Filipe André Paula da Rocha (born  19 May 1972), known as Filó, is a Portuguese former footballer who played as a centre-back, and a current manager.

He played mostly for Espinho, while also representing Paços de Ferreira in the Primeira Liga and Penafiel in the second tier. As a manager, he briefly led Paços in the top flight in 2019, and worked with six teams in the second division.

Playing career
Born in Espinho, Filó spent most of his career in three spells with hometown club S.C. Espinho, totalling 66 Primeira Liga games and one goal for them and F.C. Paços de Ferreira. Most of his career was in the second tier, with 178 games and 9 goals for Espinho and F.C. Penafiel.

Coaching career
In 2006, Filó began coaching A.D. Lousada in the third tier, and remained at that level or lower in subsequent seasons. On 4 April 2012 he was given his first professional job at Associação Naval 1º de Maio, 4th-placed in the second tier.

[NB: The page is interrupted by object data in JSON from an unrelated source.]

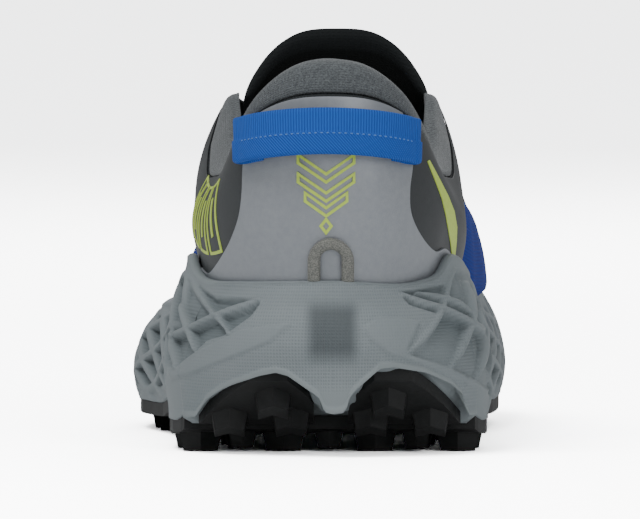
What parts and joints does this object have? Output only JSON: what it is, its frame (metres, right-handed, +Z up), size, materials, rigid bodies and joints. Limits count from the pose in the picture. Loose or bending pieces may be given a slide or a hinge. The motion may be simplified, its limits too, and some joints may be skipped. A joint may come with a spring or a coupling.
{
  "type": "trail running shoe",
  "caption": "Left trail running shoe with a hollow textile upper, padded collar and tongue, flared ribbed foam midsole, bevelled heel and lugged rubber outsole, standing empty.",
  "frame": {"origin": "middle of the outline's length and width, on the floor under the lugs", "axes": "+Y towards the toe, +X to the medial side, +Z up"},
  "size_m": [0.1126, 0.3025, 0.1252],
  "materials": {
    "midsole_foam": "matte moulded foam",
    "outsole_rubber": "matte moulded rubber",
    "upper_textile": "matte woven textile",
    "counter_film": "satin metallic film",
    "collar_textile": "heather knit",
    "tongue_textile": "matte knit",
    "pull_tab_webbing": "woven webbing",
    "loop_webbing": "reflective webbing",
    "toe_cap_film": "satin film",
    "lace_cord": "flat woven lace",
    "insole_textile": "brushed textile over foam"
  },
  "bodies": {
    "root": {"midsole": "midsole_foam", "outsole_main": "outsole_rubber", "outsole_rear_lateral": "outsole_rubber", "outsole_rear_medial": "outsole_rubber", "upper": "upper_textile", "heel_counter": "counter_film", "toe_cap": "toe_cap_film", "eyestay": "toe_cap_film", "collar": "collar_textile", "tongue": "tongue_textile", "insole": "insole_textile", "pull_tab": "pull_tab_webbing", "heel_loop": "loop_webbing", "laces": "lace_cord"}
  },
  "joints": []
}
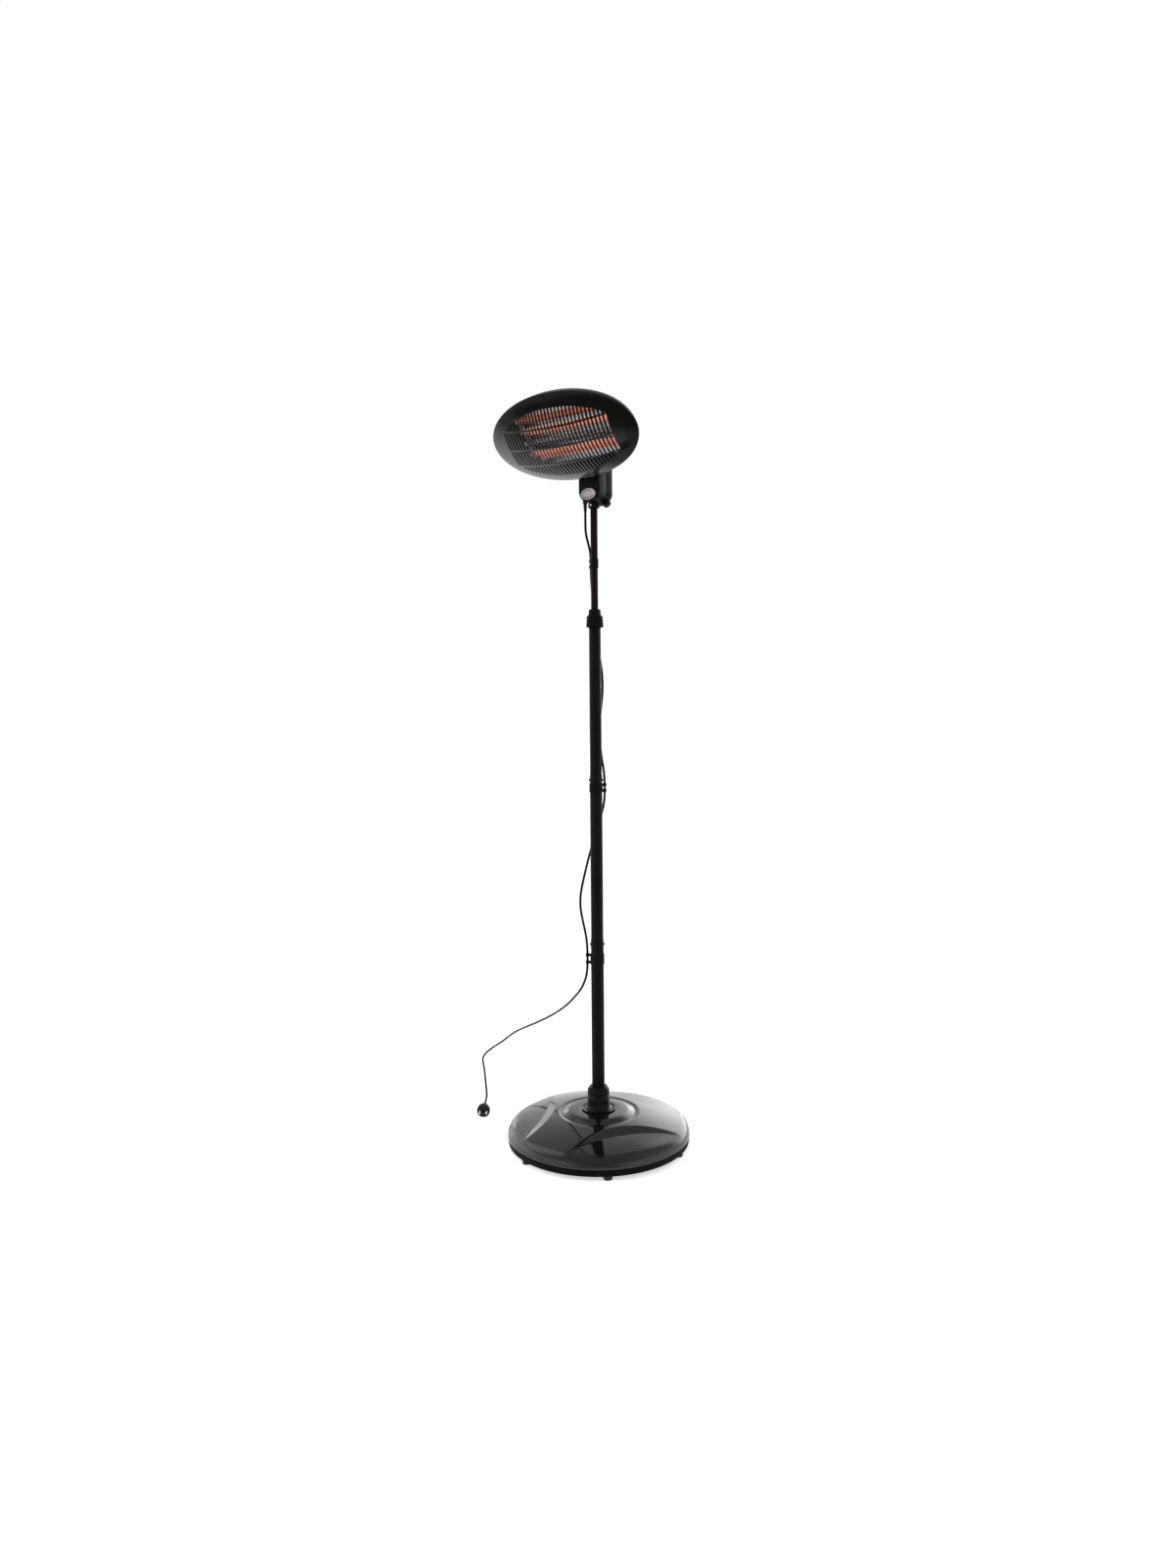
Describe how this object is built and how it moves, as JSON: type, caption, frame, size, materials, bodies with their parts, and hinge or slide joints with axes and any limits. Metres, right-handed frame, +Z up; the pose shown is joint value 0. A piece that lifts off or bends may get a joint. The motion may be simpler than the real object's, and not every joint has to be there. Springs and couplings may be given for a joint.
{
  "type": "patio heater",
  "caption": "Free-standing infrared patio heater: round base, telescopic pole, switch box and a tilting oval head with glowing quartz tubes behind a slotted guard.",
  "frame": {"origin": "on the floor under the middle of the base, on the pole's axis", "axes": "+Z up along the pole; the head faces -Y; +X to the right of someone who looks at the front"},
  "size_m": [0.9666, 0.6965, 1.9766],
  "materials": {
    "base_black": "gloss black enamel",
    "pole_black": "satin black powder coat",
    "head_black": "semi-gloss black enamel",
    "moulding_black": "fine-textured black moulding",
    "switch_white": "pale moulding",
    "zinc": "zinc plated",
    "badge_silver": "satin silver",
    "reflector_aluminium": "bright rolled aluminium",
    "quartz": "clear quartz",
    "element": "heating wire, glows orange in use",
    "ceramic": "unglazed white",
    "feet_rubber": "black rubber",
    "lead_rubber": "black flexible sheath",
    "ballast": "cast cement",
    "pin_brass": "nickel-plated"
  },
  "bodies": {
    "stand": {"base_cover": "base_black", "base_bottom_plate": "pole_black", "base_weight": "ballast", "base_feet": "feet_rubber", "foot_screws": "zinc", "base_bolt": "zinc", "base_washer": "zinc", "pole_end_plug": "moulding_black", "pole_socket": "moulding_black", "pole_socket_cap": "moulding_black", "pole_lower": "pole_black", "pole_middle": "pole_black", "pole_upper": "pole_black", "joint_screws_low": "pole_black", "joint_screws_mid": "pole_black", "cable_clip_low": "moulding_black", "cable_clip_mid": "moulding_black", "height_bush": "moulding_black", "height_collet": "moulding_black", "lead_mast": "lead_rubber", "lead_pole": "lead_rubber", "lead_floor": "lead_rubber", "plug_body": "lead_rubber", "plug_pins": "pin_brass"},
    "lock_nut": {"height_nut": "moulding_black"},
    "mast": {"inner_tube": "pole_black", "tube_guide": "moulding_black", "tube_top_collar": "moulding_black", "collar_set_screw": "zinc", "cable_clip_top": "moulding_black", "lead_neck": "lead_rubber"},
    "neck": {"neck_front_shell": "moulding_black", "neck_rear_shell": "moulding_black", "neck_screws": "zinc", "neck_badge": "badge_silver", "neck_socket": "moulding_black", "cable_gland": "lead_rubber", "rotary_switch": "switch_white", "tip_over_switch": "switch_white", "terminal_block": "switch_white", "neck_yoke": "head_black", "tilt_bolt": "zinc", "tilt_nut": "zinc", "tilt_washers": "zinc"},
    "selector": {"selector_knob": "moulding_black"},
    "head": {"head_bracket": "head_black", "rear_housing": "head_black", "front_guard": "head_black", "reflector": "reflector_aluminium", "tube_bracket_left": "zinc", "tube_bracket_right": "zinc", "quartz_tube_1": "quartz", "quartz_tube_2": "quartz", "quartz_tube_3": "quartz", "quartz_tube_4": "quartz", "heating_elements": "element", "ceramic_caps": "ceramic", "reflector_posts": "zinc", "rear_screws": "zinc"}
  },
  "joints": [
    {"name": "height_slide", "type": "slide", "parent": "stand", "child": "mast", "axis": [0, 0, 1], "range_m": [-0.1, 0.12], "deforming": ["lead_mast"]},
    {"name": "lock_nut_turn", "type": "hinge", "parent": "stand", "child": "lock_nut", "pos_m": [0, 0, 1.42], "axis": [0, 0, 1], "range_deg": [0, 90]},
    {"name": "head_swivel", "type": "hinge", "parent": "mast", "child": "neck", "pos_m": [0, 0, 1.76], "axis": [0, 0, 1], "range_deg": [-45, 45], "deforming": ["lead_neck"]},
    {"name": "selector_turn", "type": "hinge", "parent": "neck", "child": "selector", "pos_m": [0, 0.024, 1.763], "axis": [0.6428, 0, -0.766], "range_deg": [0, 270]},
    {"name": "head_tilt", "type": "hinge", "parent": "neck", "child": "head", "pos_m": [0, 0.012, 1.85], "axis": [1, 0, 0], "range_deg": [-45, 0]}
  ]
}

After a full season in charge of S.C. Freamunde also in the second division, he resigned in August 2015 after not winning any of the first three games of the new campaign. On 21 June 2016, he was appointed at newly relegated C.F. União. Six months later he was dismissed with the team in 17th, having lost eight out of 20 games, and replaced by José Viterbo.

After working at C.D. Aves' under-23 team, Filó returned to the senior game on 13 October 2018, succeeding Dito at S.C. Covilhã. He took the team to sixth place in his only season before leaving to former club Paços de Ferreira – newly promoted to the Primeira Liga – in May 2019. After four games – a draw and three losses, one goal scored and eight conceded – he lost his job on 1 September.

On 12 November 2019, Filó returned to the second tier, succeeding Filipe Martins at 12th-placed C.D. Feirense. After finishing the season six points behind promoted S.C. Farense, he was given a new contract in July 2020.

In January 2021, Filó was given a 15-day suspension and a €1,785 fine for threatening the fourth official at half-time against U.D. Oliveirense. He was dismissed on 29 March after a four-game winless streak, though the team were in third.

On 2 October 2021, Filó returned to Covilhã. He managed for just four games – split equally between draws and losses – before resigning on 30 November due to a relative's ill health.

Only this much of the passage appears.